Rabia. Es la forma más adecuada de definir el clima político y social que se percibe en Madrid en los últimos tiempos. Podría que deciros que desde mediados de 2012. Quizá provocado por la mayoría absoluta del PP y los escándalos de corrupción de PP y PSOE. Quizá conjuntamente, o como causa o consecuencia, del nacimiento de Podemos. No sé cuál fue el primer día de la ira.
Hiperactividad, ansiedad, depresión, delirio, sentimientos de violencia y voluntad de atacar, acompañados de parálisis. Ésa es la sintomatología del virus de la rabia y, sinceramente, mi percepción sobre la conducta social, pública y privada, en lo político, en nuestro país.
Todo acontecimiento público, toda noticia, declaración o tuit provocado por la clase política genera, automáticamente, una reacción inmediata de ansiedad y depresión. Una dialéctica de violencia en lo social y de parálisis en el individuo. Rabia perfectamente justificada, pero rabia en todo caso. En este estado extenuante de hiperactividad, entendemos justificado reaccionar con inmediato radicalismo ante lo que percibimos como agresión a nuestra dignidad. Cada decisión judicial de la juez Alaya del PSOE, cada nuevo euro de dinero negro del PP, provoca nuestra reacción en ejercicio de la libertad que nos habían robado los corruptos y aprovechados. Pero igual, hemos llegado a responder con idéntica violencia ante los desmanes de los políticos de Podemos y sus declaraciones antisemitas, bolivarianas o antisistema vertidas en las redes sociales. Y lo mismo con Ciudadanos, arrimados que facilitan la perpetuación de gobiernos socialistas o populares y pactan con ellos traicionando la confianza de quienes les prestaron sus votos.
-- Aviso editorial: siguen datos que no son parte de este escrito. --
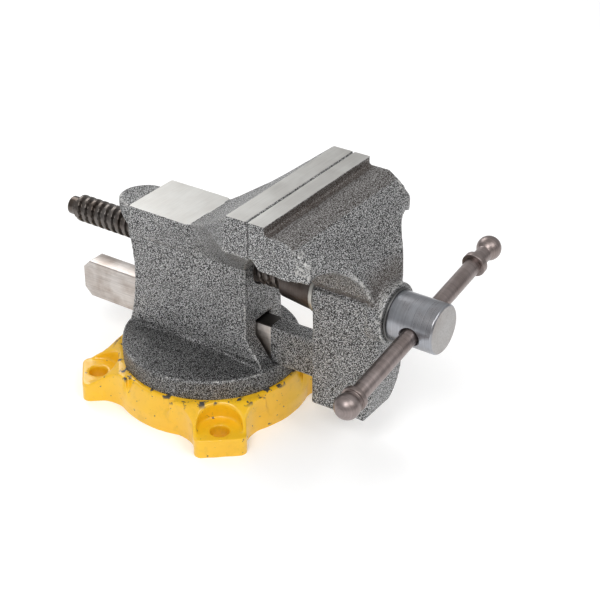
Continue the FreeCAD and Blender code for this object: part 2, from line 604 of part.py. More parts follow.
def short_knob():
    """The knob on the left: a ball with a narrow groove and a collar close behind it."""
    turned_about = "180 - handle_tilt"
    body = new_body("handle_knob_left", y="-jaw_setback - handle_y", z="screw_height", spin=turned_about)
    ball = "handle_half + knob_length - knob_radius"
    edge, groove = "short_half + short_collar", "short_half + short_collar + short_groove"
    bottom = "short_half + tenon_length + 0.2"
    path = [
        ("short_half", "knob_radius"), (edge, "knob_radius"), (edge, "knob_neck + 1"),
        (groove, "knob_neck + 1", f"{ball} + 0.5", "knob_radius"), (f"{ball} + knob_radius", "0"),
        (bottom, "0"), (bottom, "tenon_radius + pin_play"), ("short_half", "tenon_radius + pin_play"),
    ]
    turned(body, outline(body, "XZ_Plane", path), "H_Axis")
    return body


def swivel_bolt():
    """Hexagon bolt from below, which pulls the body down on the base."""
    body = new_body("swivel_bolt")
    corner = "bolt_head_flats / sqrt(3)"
    hexagon = [
        (corner, "0"), (f"{corner} / 2", "bolt_head_flats / 2"), (f"-{corner} / 2", "bolt_head_flats / 2"),
        (f"-{corner}", "0"), (f"-{corner} / 2", "-bolt_head_flats / 2"),
        (f"{corner} / 2", "-bolt_head_flats / 2"),
    ]
    pad(body, outline(body, "XY_Plane", hexagon, "bolt_head_low"), "bolt_head_high - bolt_head_low")
    pad(body, ring(body, "XY_Plane", "0", "0", "bolt_radius", "bolt_head_high"), "bolt_top - bolt_head_high")
    return body


def flat_ring(name, low, high, inner, outer):
    """A plain ring round the swivel axis."""
    body = new_body(name)
    section = [(inner, low), (outer, low), (outer, high), (inner, high)]
    turned(body, outline(body, "XZ_Plane", section), "V_Axis")
    return body


def lock_washer():
    """Split spring washer under the clamp plate."""
    inner, outer = "bolt_radius + washer_play", "bolt_radius + washer_width"
    body = flat_ring("swivel_lock_washer", "bolt_head_high", "plate_low", inner, outer)
    start, end = "bolt_radius - washer_split", "bolt_radius + 2 * washer_width"
    half = "washer_split / 2"
    gap = [(start, f"-{half}"), (end, f"-{half}"), (end, half), (start, half)]
    pocket(body, outline(body, "XY_Plane", gap), "4 * plate_low", both=True)
    return body


pieces = [
    swivel_base(), fixed_body(), moving_jaw(), lead_screw(), thrust_collar(), collar_pin(),
        spindle_nut(), nut_screw(),
    washer("head_washer", "-head_rear", "-boss_front", "shank_radius + shank_play", "head_radius + 1"),
    washer("rear_washer", "-rear_boss_end", "-collar_front", "shank_radius + shank_play", "washer_radius"),
    handle_bar(), short_knob(), long_knob(),
    swivel_bolt(), lock_washer(),
    flat_ring("swivel_clamp_plate", "plate_low", "web_underside", "bolt_radius + 0.5", "plate_radius"),
]
doc.recompute()

for item in doc.Objects:
    if set(item.State) & {"Invalid", "Error"}:
        raise ValueError(f"{item.Label} failed: {item.State}")
os.makedirs("parts", exist_ok=True)
for piece in pieces:
    shape = piece.Shape
    if shape.isNull() or not shape.isValid() or not shape.Solids:
        raise ValueError(f"{piece.Label} has no valid solid")
    box = shape.BoundBox
    spans = f"x {box.XMin:.1f} {box.XMax:.1f}  y {box.YMin:.1f} {box.YMax:.1f}"
    spans += f"  z {box.ZMin:.1f} {box.ZMax:.1f}"
    print(f"{piece.Label:20s} solids {len(shape.Solids)} volume {shape.Volume:9.0f}  {spans}")
    shape.exportStep(f"parts/{piece.Label}.step")
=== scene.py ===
"""Bench vise on a swivel base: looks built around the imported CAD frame.  Metres, +Z up, handle at -Y."""
import json
import math

import bmesh
import bpy
import numpy as np
from mathutils import Matrix, Vector


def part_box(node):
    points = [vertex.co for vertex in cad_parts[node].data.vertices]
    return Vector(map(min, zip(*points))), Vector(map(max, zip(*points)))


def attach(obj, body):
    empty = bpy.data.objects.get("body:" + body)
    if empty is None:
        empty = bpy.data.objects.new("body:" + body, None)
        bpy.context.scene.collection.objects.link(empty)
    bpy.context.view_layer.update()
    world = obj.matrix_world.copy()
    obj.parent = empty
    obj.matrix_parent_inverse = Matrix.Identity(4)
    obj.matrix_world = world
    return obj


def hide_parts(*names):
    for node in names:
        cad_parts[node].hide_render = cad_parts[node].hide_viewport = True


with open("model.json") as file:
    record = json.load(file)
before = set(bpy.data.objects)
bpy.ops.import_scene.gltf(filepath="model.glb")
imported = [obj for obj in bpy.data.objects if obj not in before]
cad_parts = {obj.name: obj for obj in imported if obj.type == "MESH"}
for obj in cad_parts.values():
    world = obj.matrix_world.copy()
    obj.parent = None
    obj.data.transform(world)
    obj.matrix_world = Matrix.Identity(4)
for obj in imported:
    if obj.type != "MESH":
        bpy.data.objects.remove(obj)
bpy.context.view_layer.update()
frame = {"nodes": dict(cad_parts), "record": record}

MM = 0.001

# Places read from the CAD frame.
body_low, body_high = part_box("fixed_body")
jaw_low, jaw_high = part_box("moving_jaw")
screw_low, screw_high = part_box("lead_screw")
base_low, base_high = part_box("swivel_base")
JAW = body_low.y                                  # plane where the closed jaws meet
JAW_TOP = body_high.z
HALF_WIDTH = jaw_high.x
SCREW_Z = (screw_low.z + screw_high.z) / 2
SEAM = base_high.z                                # joint between the base and the body's round foot
ANVIL_TOP = next(m["pos_m"][2] for m in frame["record"]["mounts"] if m["name"] == "anvil_face")
HANDLE_Y = sum(corner.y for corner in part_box("handle_bar")) / 2
HANDLE_TILT = math.radians(9.05)
PITCH = 5.08 * MM
JAW_GAP = 0.1 * MM                                # light between the closed jaws
ROOT_END = 17.0 * MM                              # end of the slide bar's painted root, from the jaw plane
BAR_LOW, BAR_HIGH, BAR_HALF = 33.0 * MM, 57.0 * MM, 6.0 * MM
CREASE_Z = 96.0 * MM                              # parting line between the slab and the scooped flank
HEAD_RADIUS = (screw_high.z - screw_low.z) / 2
SHANK_RADIUS = 9.0 * MM
AXIS_Y = (0, 1, 0)

VOXEL = 0.7 * MM      # spacing of the skin on the castings
EDGE_BREAK = 0.7 * MM                             # chamfer on the machined corners of the jaws
WELD = 0.002 * MM                                 # points of the CAD mesh nearer than this are one


# ---------------------------------------------------------------- node materials

class Surface:
    """One Principled material and the nodes that feed it."""

    def __init__(self, name, **sockets):
        self.material = bpy.data.materials.new(name)
        self.material.use_nodes = True
        self.tree = self.material.node_tree
        self.shader = self.tree.nodes["Principled BSDF"]
        for socket, value in sockets.items():
            self.shader.inputs[socket.replace("_", " ").title()].default_value = value
        self.place = self.tree.nodes.new("ShaderNodeTexCoord").outputs["Object"]

    def node(self, kind, inputs=None, **settings):
        made = self.tree.nodes.new("ShaderNode" + kind)
        for key, value in settings.items():
            setattr(made, key, value)
        for key, value in (inputs or {}).items():
            if isinstance(value, bpy.types.NodeSocket):
                self.tree.links.new(value, made.inputs[key])
            else:
                made.inputs[key].default_value = value
        return made

    def stretched(self, scale):
        return self.node("Mapping", {"Vector": self.place, "Scale": scale}).outputs[0]

    def noise(self, scale, detail=2.0, rough=0.5, vector=None):
        inputs = {"Vector": vector or self.place, "Scale": scale, "Detail": detail, "Roughness": rough}
        return self.node("TexNoise", inputs).outputs["Fac"]

    def ramp(self, fac, stops):
        """Colours or greys against a value; stops are (position, grey or (r, g, b))."""
        made = self.node("ValToRGB", {"Fac": fac})
        elements = made.color_ramp.elements
        while len(elements) < len(stops):
            elements.new(0.5)
        for element, (position, colour) in zip(elements, stops):
            element.position = position
            rgb = colour if isinstance(colour, tuple) else (colour,) * 3
            element.color = (*rgb, 1)
        return made.outputs["Color"]

    def mix(self, fac, a, b, blend="MIX"):
        made = self.node("MixRGB", {"Fac": fac, "Color1": a, "Color2": b}, blend_type=blend)
        return made.outputs["Color"]

    def math(self, operation, a, b=0.0):
        return self.node("Math", {0: a, 1: b}, operation=operation, use_clamp=True).outputs[0]

    def inside(self, ahead, above):
        """Rises to 1 towards the front of one place, above another."""
        parts = self.node("SeparateXYZ", {"Vector": self.place}).outputs
        before = self.math("MULTIPLY", self.math("SUBTRACT", ahead, parts["Y"]), 45.0)
        return self.math("MULTIPLY", before, self.math("GREATER_THAN", parts["Z"], above))

    def attribute(self, name):
        return self.node("Attribute", attribute_name=name).outputs["Fac"]

    def feed(self, **links):
        for socket, value in links.items():
            self.tree.links.new(value, self.shader.inputs[socket.replace("_", " ").title()])

    def bump(self, height, depth, strength=1.0):
        made = self.node("Bump", {"Height": height, "Distance": depth, "Strength": strength})
        self.tree.links.new(made.outputs[0], self.shader.inputs["Normal"])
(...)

Hemos decidido hacerlo contra cada gesto. A cada gesto, un mordisco. De forma inmediata. Rabia, en ejercicio de nuestra libertad.
Sin embargo, esta reivindicación, esta soberanía iracunda y libérrima, es una patraña.
El secreto de la libertad – no lo digo yo, lo decía Nietzsche- reside en que uno ha de aprender a no responder inmediatamente a los impulsos o las agresiones. La incapacidad de oponer resistencia a un impulso es, en sí, una enfermedad, un declive, un síntoma de agotamiento. Ya sea por la dinámica social que nos arrastra, o porque estamos hartos de que nos tomen por tontos, la hiperactividad se ha convertido en una tapadera para lo que realmente nos pasa: hiperpasividad, la forma de no reflexionar, de no tomar decisiones (las decisiones siembre exigen tiempo) y, en definitiva, de no ser libres. La rabia nos roba la libertad.
Hace no tanto, los gobiernos disponían de cien días para actuar antes de que se discutieran las primeras conclusiones. Hoy nos permitimos el lujo de sentirnos decepcionados e iracundos con gobiernos seis días –literalmente- después de sus investiduras. Los mejores periodistas son los que despedazan al recién llegado.
Hoy me parece que el desafío está en dar un paso atrás. Que la libertad está en dar un paso atrás. Vencer nuestra hiperpasividad iracunda ejerciendo la prudencia que nos permita incluso entender los errores de los demás y reconocerles las posibilidad de darse cuenta y rectificar. Dar un paso atrás para perdonar, que nuestra última palabra no sea la primera. Sólo los más libres perdonan, sólo los más valientes.
Los que estén dispuestos, que den un paso atrás.